▸ **Exercise objective**: Give the material again in full, matching it exactly.

▸ **Information provided**:

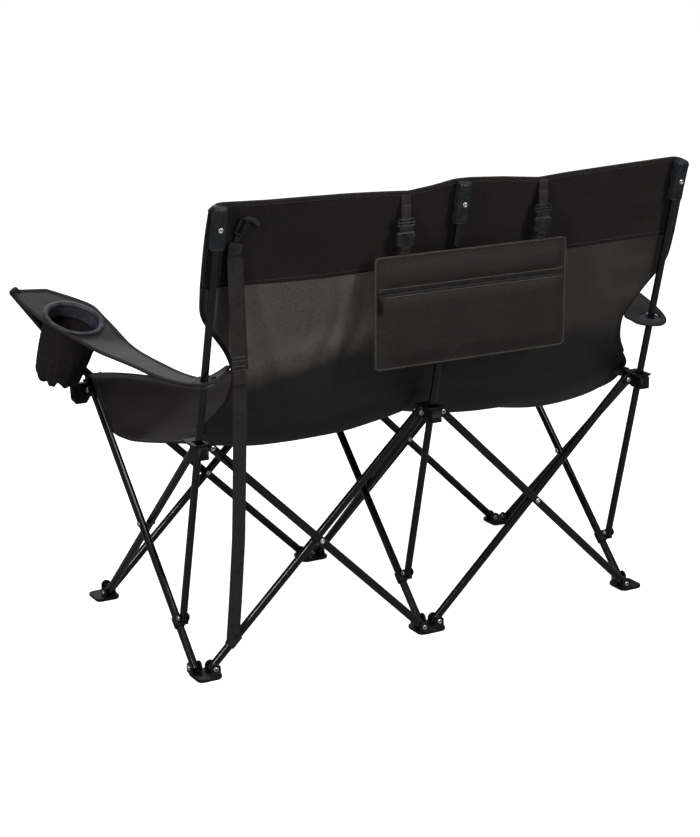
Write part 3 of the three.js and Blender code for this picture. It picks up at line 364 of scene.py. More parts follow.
def sweep(name, path, outline, finish, facing, closed=False):
    # Carries a closed outline of (side, out) pairs along a path; out points along facing
    path = np.array(path, float)
    around = np.roll(path, -1, axis=0) - np.roll(path, 1, axis=0)
    tangent = unit(around if closed else np.gradient(path, axis=0))
    out = np.broadcast_to(np.array(facing, float), path.shape)
    out = unit(out - tangent * np.sum(out * tangent, axis=1, keepdims=True))
    side = np.cross(tangent, out)
    points = [p + s * across + o * rise for p, s, o in zip(path, side, out) for across, rise in outline]
    uvs = [(across, length) for length in lengthsAlong(path) for across, _ in outline]
    edge = len(outline)
    faces = quads(len(path), edge, ring=True, loop=closed)
    if not closed:
        faces += [tuple(range(edge))[::-1], tuple(range(len(points) - edge, len(points)))]
    return outwards(newPiece(name, meshFrom(name, points, faces, uvs), finish))


def ovalOutline(halfWidth, halfHeight, steps=12, power=2.0):
    outline = []
    for k in range(steps):
        c, s = math.cos(2 * math.pi * k / steps), math.sin(2 * math.pi * k / steps)
        outline.append((halfWidth * math.copysign(abs(c) ** (2 / power), c),
                        halfHeight * math.copysign(abs(s) ** (2 / power), s)))
    return outline


def joinPieces(name, pieces, finish):
    mesh = bpy.data.meshes.new(name)
    whole = bmesh.new()
    for piece in pieces:
        whole.from_mesh(piece.data)
        bpy.data.objects.remove(piece)
    whole.to_mesh(mesh)
    whole.free()
    return newPiece(name, mesh, finish)


def boxPiece(lo, hi, bevel, turn=None, segments=2):
    # A bevelled box that is joined to others or copied
    work = bmesh.new()
    bmesh.ops.create_cube(work, size=1.0)
    for vertex in work.verts:
        vertex.co = Vector([c * (b - a) + (a + b) / 2 for c, a, b in zip(vertex.co, lo, hi)])
    bmesh.ops.bevel(work, geom=list(work.edges), offset=bevel, segments=segments, profile=0.5, affect="EDGES")
    if turn is not None:
        work.transform(turn)
    mesh = bpy.data.meshes.new("box")
    work.to_mesh(mesh)
    work.free()
    return newPiece("box", mesh)


def boxes(name, shapes, finish, turn):
    return joinPieces(name, [boxPiece(lo, hi, bevel, turn) for lo, hi, bevel in shapes], finish)


def lathePiece(name, profile, sides, finish, place=None, closed=True):
    # profile: (radius, height) points around a closed section, or from axis to axis where closed is False
    points = []
    for i in range(sides):
        c, s = math.cos(2 * math.pi * i / sides), math.sin(2 * math.pi * i / sides)
        points += [(radius * c, radius * s, height) for radius, height in profile]
    mesh = meshFrom(name, points, quads(sides, len(profile), ring=closed, loop=True))
    weld(mesh)
    if place is not None:
        mesh.transform(place)
    piece = outwards(newPiece(name, mesh, finish))
    shadeSmooth(piece.data)
    return piece


def turnTo(axis, centre):
    return Matrix.Translation(centre) @ upright.rotation_difference(Vector(axis)).to_matrix().to_4x4()


def catmull(rows, steps):
    # Passes a smooth curve through rows of values, with steps points between each two rows
    rows = [np.array(row, float) for row in rows]
    ends = [2 * rows[0] - rows[1]] + rows + [2 * rows[-1] - rows[-2]]
    curve = []
    for a, b, c, d in zip(ends, ends[1:], ends[2:], ends[3:]):
        for k in range(steps):
            t = k / steps
            curve.append(0.5 * (2 * b + (c - a) * t + (2 * a - 5 * b + 4 * c - d) * t ** 2
                                + (3 * b - a - 3 * c + d) * t ** 3))
    return curve + [rows[-1]]


# Geometry Nodes trees: each reads points or edges and makes what repeats on them
def newTree(name, inputs):
    tree = bpy.data.node_groups.new(name, "GeometryNodeTree")
    tree.interface.new_socket("Geometry", in_out="INPUT", socket_type="NodeSocketGeometry")
    for label, kind in {**inputs, "Finish": "Material"}.items():
        tree.interface.new_socket(label, in_out="INPUT", socket_type="NodeSocket" + kind)
    tree.interface.new_socket("Geometry", in_out="OUTPUT", socket_type="NodeSocketGeometry")
    return tree, addNode(tree, "NodeGroupInput").outputs, addNode(tree, "NodeGroupOutput")


def finishTree(tree, given, result, made):
    real = addNode(tree, "GeometryNodeRealizeInstances", {0: made})
    painted = addNode(tree, "GeometryNodeSetMaterial", {
        "Geometry": real.outputs[0], "Material": given["Finish"]})
    feed(tree, result, {0: painted.outputs[0]})
    return tree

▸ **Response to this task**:
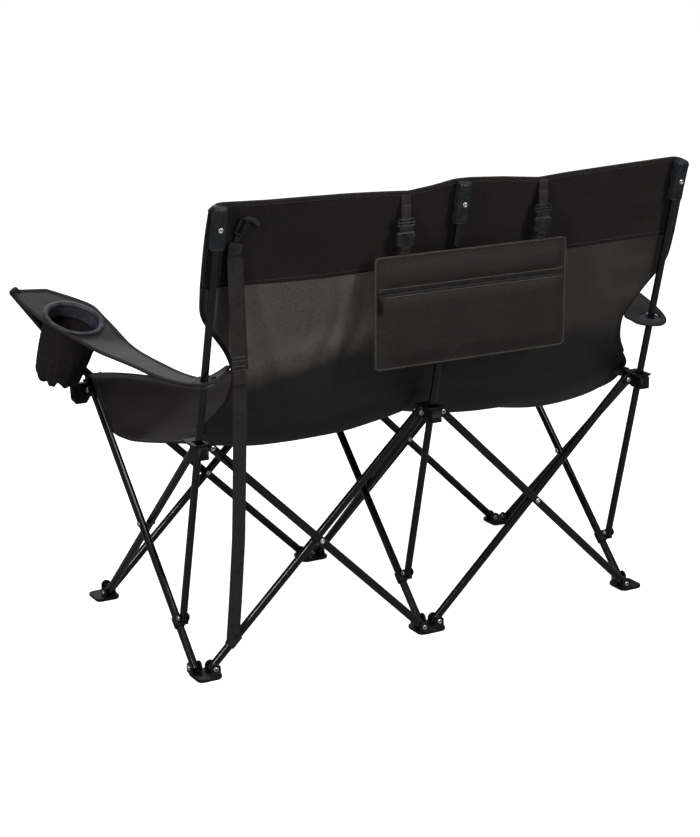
Write part 3 of the three.js and Blender code for this picture. It picks up at line 364 of scene.py. More parts follow.
def sweep(name, path, outline, finish, facing, closed=False):
    # Carries a closed outline of (side, out) pairs along a path; out points along facing
    path = np.array(path, float)
    around = np.roll(path, -1, axis=0) - np.roll(path, 1, axis=0)
    tangent = unit(around if closed else np.gradient(path, axis=0))
    out = np.broadcast_to(np.array(facing, float), path.shape)
    out = unit(out - tangent * np.sum(out * tangent, axis=1, keepdims=True))
    side = np.cross(tangent, out)
    points = [p + s * across + o * rise for p, s, o in zip(path, side, out) for across, rise in outline]
    uvs = [(across, length) for length in lengthsAlong(path) for across, _ in outline]
    edge = len(outline)
    faces = quads(len(path), edge, ring=True, loop=closed)
    if not closed:
        faces += [tuple(range(edge))[::-1], tuple(range(len(points) - edge, len(points)))]
    return outwards(newPiece(name, meshFrom(name, points, faces, uvs), finish))


def ovalOutline(halfWidth, halfHeight, steps=12, power=2.0):
    outline = []
    for k in range(steps):
        c, s = math.cos(2 * math.pi * k / steps), math.sin(2 * math.pi * k / steps)
        outline.append((halfWidth * math.copysign(abs(c) ** (2 / power), c),
                        halfHeight * math.copysign(abs(s) ** (2 / power), s)))
    return outline


def joinPieces(name, pieces, finish):
    mesh = bpy.data.meshes.new(name)
    whole = bmesh.new()
    for piece in pieces:
        whole.from_mesh(piece.data)
        bpy.data.objects.remove(piece)
    whole.to_mesh(mesh)
    whole.free()
    return newPiece(name, mesh, finish)


def boxPiece(lo, hi, bevel, turn=None, segments=2):
    # A bevelled box that is joined to others or copied
    work = bmesh.new()
    bmesh.ops.create_cube(work, size=1.0)
    for vertex in work.verts:
        vertex.co = Vector([c * (b - a) + (a + b) / 2 for c, a, b in zip(vertex.co, lo, hi)])
    bmesh.ops.bevel(work, geom=list(work.edges), offset=bevel, segments=segments, profile=0.5, affect="EDGES")
    if turn is not None:
        work.transform(turn)
    mesh = bpy.data.meshes.new("box")
    work.to_mesh(mesh)
    work.free()
    return newPiece("box", mesh)


def boxes(name, shapes, finish, turn):
    return joinPieces(name, [boxPiece(lo, hi, bevel, turn) for lo, hi, bevel in shapes], finish)


def lathePiece(name, profile, sides, finish, place=None, closed=True):
    # profile: (radius, height) points around a closed section, or from axis to axis where closed is False
    points = []
    for i in range(sides):
        c, s = math.cos(2 * math.pi * i / sides), math.sin(2 * math.pi * i / sides)
        points += [(radius * c, radius * s, height) for radius, height in profile]
    mesh = meshFrom(name, points, quads(sides, len(profile), ring=closed, loop=True))
    weld(mesh)
    if place is not None:
        mesh.transform(place)
    piece = outwards(newPiece(name, mesh, finish))
    shadeSmooth(piece.data)
    return piece


def turnTo(axis, centre):
    return Matrix.Translation(centre) @ upright.rotation_difference(Vector(axis)).to_matrix().to_4x4()


def catmull(rows, steps):
    # Passes a smooth curve through rows of values, with steps points between each two rows
    rows = [np.array(row, float) for row in rows]
    ends = [2 * rows[0] - rows[1]] + rows + [2 * rows[-1] - rows[-2]]
    curve = []
    for a, b, c, d in zip(ends, ends[1:], ends[2:], ends[3:]):
        for k in range(steps):
            t = k / steps
            curve.append(0.5 * (2 * b + (c - a) * t + (2 * a - 5 * b + 4 * c - d) * t ** 2
                                + (3 * b - a - 3 * c + d) * t ** 3))
    return curve + [rows[-1]]


# Geometry Nodes trees: each reads points or edges and makes what repeats on them
def newTree(name, inputs):
    tree = bpy.data.node_groups.new(name, "GeometryNodeTree")
    tree.interface.new_socket("Geometry", in_out="INPUT", socket_type="NodeSocketGeometry")
    for label, kind in {**inputs, "Finish": "Material"}.items():
        tree.interface.new_socket(label, in_out="INPUT", socket_type="NodeSocket" + kind)
    tree.interface.new_socket("Geometry", in_out="OUTPUT", socket_type="NodeSocketGeometry")
    return tree, addNode(tree, "NodeGroupInput").outputs, addNode(tree, "NodeGroupOutput")


def finishTree(tree, given, result, made):
    real = addNode(tree, "GeometryNodeRealizeInstances", {0: made})
    painted = addNode(tree, "GeometryNodeSetMaterial", {
        "Geometry": real.outputs[0], "Material": given["Finish"]})
    feed(tree, result, {0: painted.outputs[0]})
    return tree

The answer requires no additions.